__Task description__. Provide an exact copy of the lines from the beginning of the records through the line that includes "shell, *feet), hollow))", and of no others.

***** Provided material *****

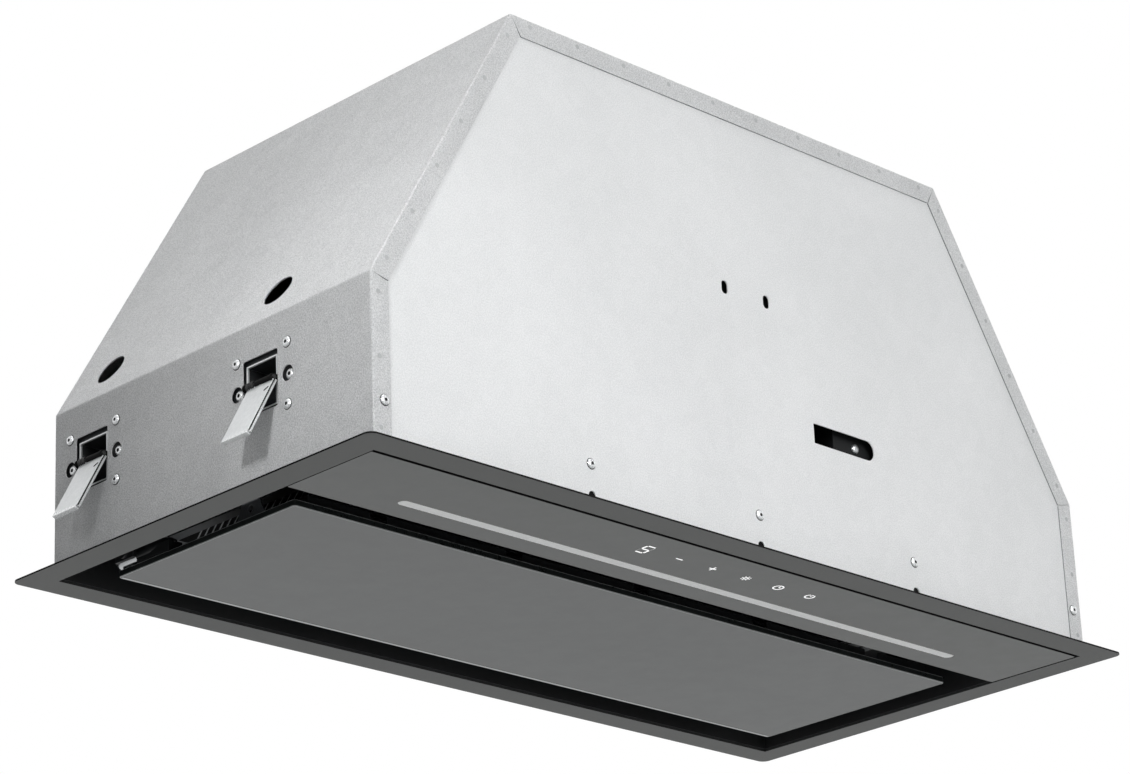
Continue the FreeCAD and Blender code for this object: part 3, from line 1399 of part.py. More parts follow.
def make_control_box():
    """Box for the mains board on the front plate, open towards the back."""
    left, right = "sizes.box_left", "sizes.box_left + sizes.box_width"
    front, back = "places.box_front", "places.box_front + sizes.box_depth"
    base, top = "sizes.box_base", "sizes.box_base + sizes.box_height"
    wall = "sizes.box_wall"
    shell = box((left, right), (front, back), (base, top))
    hollow = box((f"{left} + {wall}", f"{right} - {wall}"), (f"{front} + {wall}", f"{back} + sizes.past"),
                 (f"{base} + {wall}", f"{top} - {wall}"))
    feet = [cylinder("Y", "sizes.bracket_post_radius", "-places.collar_y", front, x,
                     f"{top} - sizes.box_foot_inset")
            for x in (f"{left} + sizes.box_foot_inset", f"{right} - sizes.box_foot_inset")]
    return keep(cut("control_box", fuse("control_box_blank", shell, *feet), hollow))


def make_run_capacitor():
    middle = "sizes.box_left + sizes.box_width / 2"
    return keep(cylinder("X", "sizes.capacitor_radius", f"{middle} - sizes.capacitor_length / 2",
                         f"{middle} + sizes.capacitor_length / 2",
                         "places.box_front + sizes.box_depth / 2",
                         "sizes.box_base + sizes.box_wall + sizes.capacitor_radius"), "run_capacitor")


def make_cable_gland():
    """Gland through the back plate with an open bore for a lead."""
    spot = ("sizes.gland_x", "sizes.gland_z")
    inner, outer = "places.plate_face - sizes.gland_inside", "places.plate_face + sizes.gland_flange"
    barrel = cylinder("Y", "sizes.gland_radius", inner, "places.plate_face", *spot)
    head = cylinder("Y", "sizes.gland_flange_radius", "places.plate_face", outer, *spot)
    bore = cylinder("Y", "sizes.gland_bore_radius", f"{inner} - sizes.past", f"{outer} + sizes.past", *spot)
    return keep(cut("cable_gland", fuse("gland_blank", barrel, head), bore))


make_control_box()
make_run_capacitor()
make_cable_gland()

# ------------------------------------------------------------------ export

doc.recompute()
failed = [item.Label for item in doc.Objects if {"Invalid", "Error"} & set(item.State)]
if failed:
    raise RuntimeError(f"features not built: {failed}")
for piece in nodes:
    if piece.Shape.isNull() or not piece.Shape.isValid() or not piece.Shape.Solids:
        raise RuntimeError(f"{piece.Label} has no valid solid")
os.makedirs("parts", exist_ok=True)
for piece in nodes:
    piece.Shape.exportStep(f"parts/{piece.Label}.step")
    print(f"{piece.Label}: {len(piece.Shape.Solids)} solids, {piece.Shape.Volume / 1000:.2f} cm3")
print(f"{len(nodes)} nodes")
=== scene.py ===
import json
import math

import bmesh
import bpy
from mathutils import Matrix, Vector

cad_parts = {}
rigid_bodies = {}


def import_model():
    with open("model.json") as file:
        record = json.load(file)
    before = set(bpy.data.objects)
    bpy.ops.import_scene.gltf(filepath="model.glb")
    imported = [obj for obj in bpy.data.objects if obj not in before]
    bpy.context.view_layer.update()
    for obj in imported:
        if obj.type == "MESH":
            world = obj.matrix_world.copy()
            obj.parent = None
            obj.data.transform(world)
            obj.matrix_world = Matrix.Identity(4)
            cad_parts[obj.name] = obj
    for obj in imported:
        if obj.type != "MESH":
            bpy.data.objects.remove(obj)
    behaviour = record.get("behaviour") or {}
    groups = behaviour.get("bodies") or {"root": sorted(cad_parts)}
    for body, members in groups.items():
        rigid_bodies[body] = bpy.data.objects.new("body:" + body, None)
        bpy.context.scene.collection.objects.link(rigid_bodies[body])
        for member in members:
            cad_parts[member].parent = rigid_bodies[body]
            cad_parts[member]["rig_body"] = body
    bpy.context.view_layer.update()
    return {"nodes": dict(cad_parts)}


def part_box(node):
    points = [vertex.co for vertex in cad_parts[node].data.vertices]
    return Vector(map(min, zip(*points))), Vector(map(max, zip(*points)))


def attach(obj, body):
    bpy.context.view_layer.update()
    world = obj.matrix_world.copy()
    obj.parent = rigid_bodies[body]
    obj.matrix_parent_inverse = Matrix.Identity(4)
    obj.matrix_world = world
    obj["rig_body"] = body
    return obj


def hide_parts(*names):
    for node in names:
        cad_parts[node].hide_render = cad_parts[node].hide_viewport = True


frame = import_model()

# ---- sizes
# metres, in the frame of the solids

MM = 0.001
MERGE = 0.001 * MM
TOLERANCE = 0.1 * MM
FRONT_BAND = 0.5 * MM
HALF_WIDTH = 282.5 * MM
HALF_DEPTH = 129.5 * MM
CASING_BASE = 1.0 * MM
KNEE_HEIGHT = 95.5 * MM
HALF_TOP = 176.5 * MM
ROOF_HEIGHT = 275.0 * MM
SHEET = 0.7 * MM
SEAM_WIDTH = 12.0 * MM
MITRE_GAP = 0.45 * MM
BEND_RADIUS = 1.1 * MM
LEAST_BEND = math.radians(10)

CLIP_ROWS = (-45.0 * MM, 95.5 * MM)
CLIP_HEIGHT = 60.0 * MM
WINDOW_SIZE = (27.6 * MM, 31.6 * MM)
WINDOW_SHIFT = 1.3 * MM
WINDOW_RISE = 0.6 * MM
WINDOW_CORNER = 1.5 * MM
CLIP_HOLE_OFFSET = 20.0 * MM
CLIP_RIVET_RISE = 17.0 * MM
CLIP_SCREW_HOLE = 4.4 * MM
CLIP_SCREW_SINK = 2.6 * MM
RIVET_HOLE = 2.0 * MM
SLOPE_HOLE = 10.0 * MM
SLOPE_HOLE_ALONG = 23.0 * MM
SEAM_RIVET = (275.0 * MM, 27.0 * MM)
SPIGOT_CENTRE = (0.0, 36.0 * MM)
SPIGOT_BORE = 72.5 * MM
SPIGOT_SCREW_CIRCLE = 82.0 * MM
SCREW_HOLE = 1.7 * MM
CUTTER_DEPTH = 6.0 * MM

WELD_OUTLINE = [(0, 0.03), (0.5, 0.03), (0.75, 0.08), (1.05, 0.08), (1.4, 0.01), (1.4, -0.1), (0, -0.1)]
WELD_INSET = 5.0 * MM
TOP_WELDS = 10
SLOPE_WELDS = 6
TOP_WELD_PITCH = 36.0 * MM
TOP_WELD_HEIGHT = 271.0 * MM
SLOPE_WELD_START = 13.9 * MM
SLOPE_WELD_PITCH = 36.1 * MM
WALL_WELD_HEIGHTS = (85.0 * MM, 50.0 * MM, 12.0 * MM)

GLASS_FACE = 0.2 * MM
MARK_DEPTH = 0.05 * MM
MARK_ROW = -103.8 * MM
MARK_LINE = 0.9 * MM


# ---- materials

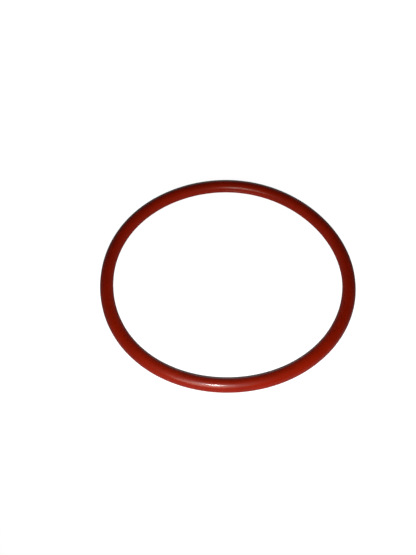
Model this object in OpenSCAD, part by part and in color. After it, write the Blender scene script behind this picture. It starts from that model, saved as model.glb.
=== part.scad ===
// Silicone O-ring: a plain moulded sealing ring that lies flat.
// It is one piece, a round section carried once round the Z axis. The mould's
// two halves meet in the ring's own plane and leave a fine trimmed line there,
// once round the inside and once round the outside.
// Millimetres, +Z up. The origin is the ring's centre, halfway up its section.

/* [Ring] */
// Inside diameter, across the hole between the round sections
inside_d = 63.09; // [20:0.01:120]
// Diameter of the round section, which is the ring's thickness
section_d = 3.53; // [1.78:0.01:7]

/* [Mould line] */
// How far the trimmed line stands proud of the round section
line_h = 0.05; // [0.02:0.01:0.14]
// Width of the flat that trimming leaves on top of the line
line_w = 0.12; // [0.06:0.01:0.3]
// Slope of the line's sides, measured from the flat on top
line_slope = 60; // [50:1:80]

/* [Colour] */
// Colour of the silicone
silicone = "#a5352a"; // ["#a5352a":iron-oxide red, "#1d1d1f":black, "#d9dcd8":clear, "#2f6fb0":blue]

/* [Hidden] */

// Distance from the axis to the middle of the section
centreline_r = (inside_d + section_d) / 2;
// Distance from the middle of the section to the flat on top of the line
line_top = section_d / 2 + line_h;
// Distance from the middle of the section to the foot of the line's sides, which
// are carried as deep into the section as the line stands proud of it
line_foot = section_d / 2 - line_h;
// Half the width across the line's sides where they end at that foot
foot_w = line_w / 2 + (line_top - line_foot) / tan(line_slope);
// Flats that the preview draws round the section and round the ring
section_fn = 32;
ring_fn = 180;

// A bar that lies across the section in the ring's plane: its two ends are
// the mould lines, and the rest of it is inside the round section
module mould_line() {
    polygon([
        [-line_top, -line_w / 2],
        [-line_foot, -foot_w],
        [line_foot, -foot_w],
        [line_top, -line_w / 2],
        [line_top, line_w / 2],
        [line_foot, foot_w],
        [-line_foot, foot_w],
        [-line_top, line_w / 2]
    ]);
}

// The whole section as it leaves the mould
module section() {
    circle(d = section_d, $fn = section_fn);
    mould_line();
}

module o_ring() {
    color(silicone)
        rotate_extrude($fn = ring_fn)
            translate([centreline_r, 0])
                section();
}

o_ring();
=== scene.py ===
"""Silicone O-ring lying on a pale table: camera, lamps, table and the moulded ring.

Everything is in metres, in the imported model's frame: the origin is the ring's centre,
halfway up its section, and +Z is the ring's axis.
"""
import math

import bpy
import numpy as np
from mathutils import Matrix, Vector


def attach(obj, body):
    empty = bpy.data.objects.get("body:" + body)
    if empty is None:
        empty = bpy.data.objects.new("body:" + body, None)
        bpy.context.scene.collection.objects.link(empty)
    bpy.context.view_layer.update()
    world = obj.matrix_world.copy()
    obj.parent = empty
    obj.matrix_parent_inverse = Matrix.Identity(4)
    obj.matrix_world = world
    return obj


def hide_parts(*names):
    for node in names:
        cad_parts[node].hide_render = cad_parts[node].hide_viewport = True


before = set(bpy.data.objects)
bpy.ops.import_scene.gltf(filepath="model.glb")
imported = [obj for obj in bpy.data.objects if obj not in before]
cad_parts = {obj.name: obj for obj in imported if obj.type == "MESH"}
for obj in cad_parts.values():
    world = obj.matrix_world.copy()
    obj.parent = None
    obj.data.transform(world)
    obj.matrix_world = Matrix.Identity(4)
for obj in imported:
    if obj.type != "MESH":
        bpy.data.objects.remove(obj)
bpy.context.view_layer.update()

MM = 0.001

# The ring's sizes, as in the part's source
INSIDE_D = 63.09 * MM
SECTION_D = 3.53 * MM
SECTION_R = SECTION_D / 2
CENTRELINE_R = (INSIDE_D + SECTION_D) / 2
LINE_H = 0.05 * MM
LINE_W = 0.12 * MM
LINE_SLOPE = math.radians(60)

# The faint turning marks that the mould leaves along the skin
MARK_LENGTH = 6.7 * MM
MARK_SPACING = 0.07 * MM

TABLE_Z = -SECTION_R


# Camera

def place_camera():
    """A pinhole camera in front of the ring, above it and looking down.

    It looks 55 degrees down, is rolled under a degree, and stands a little to the left of
    the ring's centre, which puts the ring where the photograph has it in a 416 x 555 frame.
    Its place is in centre-line radii.
    """
    down = math.radians(55.037)
    roll = -0.0149
    focal_px, frame_h_px, sensor_mm = 568.7, 555, 36
    place = Vector((-0.15645, -2.73041, 3.86607)) * CENTRELINE_R

    back = Vector((0, -math.cos(down), math.sin(down)))
    level = Vector((1, 0, 0))
    rise = back.cross(level)
    right = level * math.cos(roll) + rise * math.sin(roll)
    up = rise * math.cos(roll) - level * math.sin(roll)

    data = bpy.data.cameras.new("camera")
    data.sensor_width = sensor_mm
    data.lens = focal_px / frame_h_px * sensor_mm
    data.clip_start, data.clip_end = 0.005, 10
    camera = bpy.data.objects.new("camera", data)
    bpy.context.collection.objects.link(camera)
    turn = Matrix((right, up, back)).transposed()
    camera.matrix_world = Matrix.Translation(place) @ turn.to_4x4()
    bpy.context.scene.camera = camera


# Node helpers

def new_material(name):
    """An empty node material with its output, and the two collections that fill it."""
    made = bpy.data.materials.new(name)
    made.use_nodes = True
    nodes, links = made.node_tree.nodes, made.node_tree.links
    nodes.clear()
    return made, nodes, links, nodes.new("ShaderNodeOutputMaterial")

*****

__Answer to the problem__.
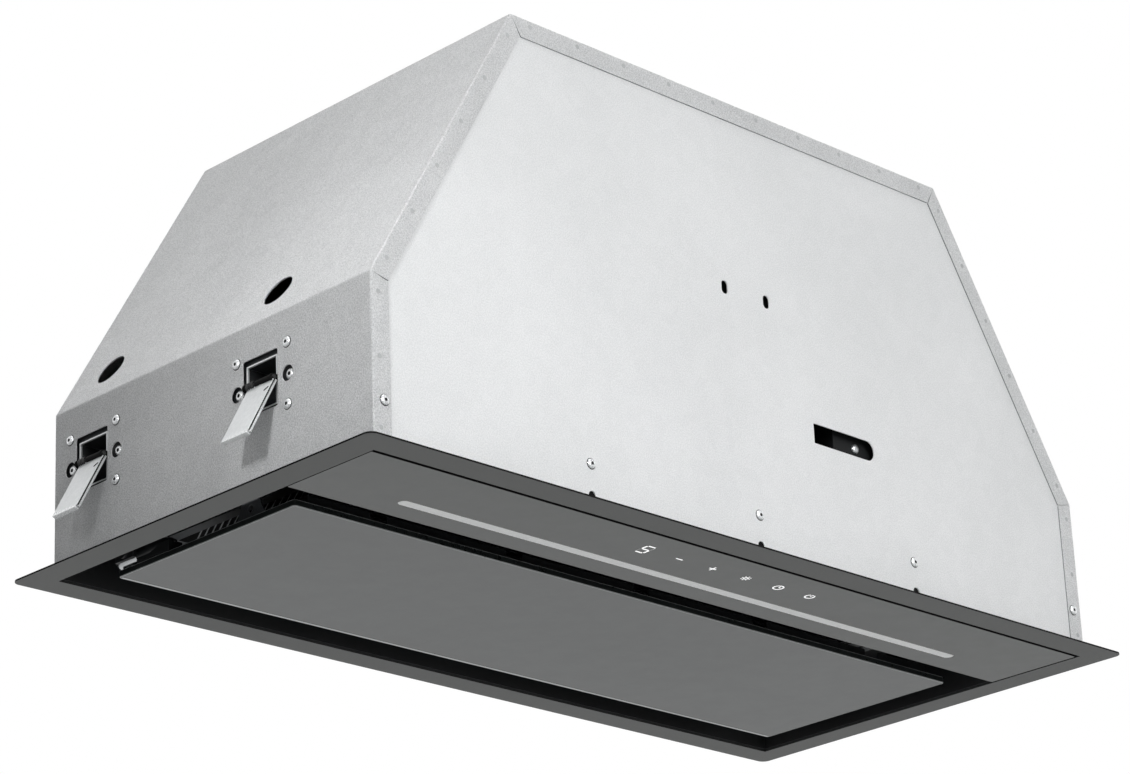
Continue the FreeCAD and Blender code for this object: part 3, from line 1399 of part.py. More parts follow.
def make_control_box():
    """Box for the mains board on the front plate, open towards the back."""
    left, right = "sizes.box_left", "sizes.box_left + sizes.box_width"
    front, back = "places.box_front", "places.box_front + sizes.box_depth"
    base, top = "sizes.box_base", "sizes.box_base + sizes.box_height"
    wall = "sizes.box_wall"
    shell = box((left, right), (front, back), (base, top))
    hollow = box((f"{left} + {wall}", f"{right} - {wall}"), (f"{front} + {wall}", f"{back} + sizes.past"),
                 (f"{base} + {wall}", f"{top} - {wall}"))
    feet = [cylinder("Y", "sizes.bracket_post_radius", "-places.collar_y", front, x,
                     f"{top} - sizes.box_foot_inset")
            for x in (f"{left} + sizes.box_foot_inset", f"{right} - sizes.box_foot_inset")]
    return keep(cut("control_box", fuse("control_box_blank", shell, *feet), hollow))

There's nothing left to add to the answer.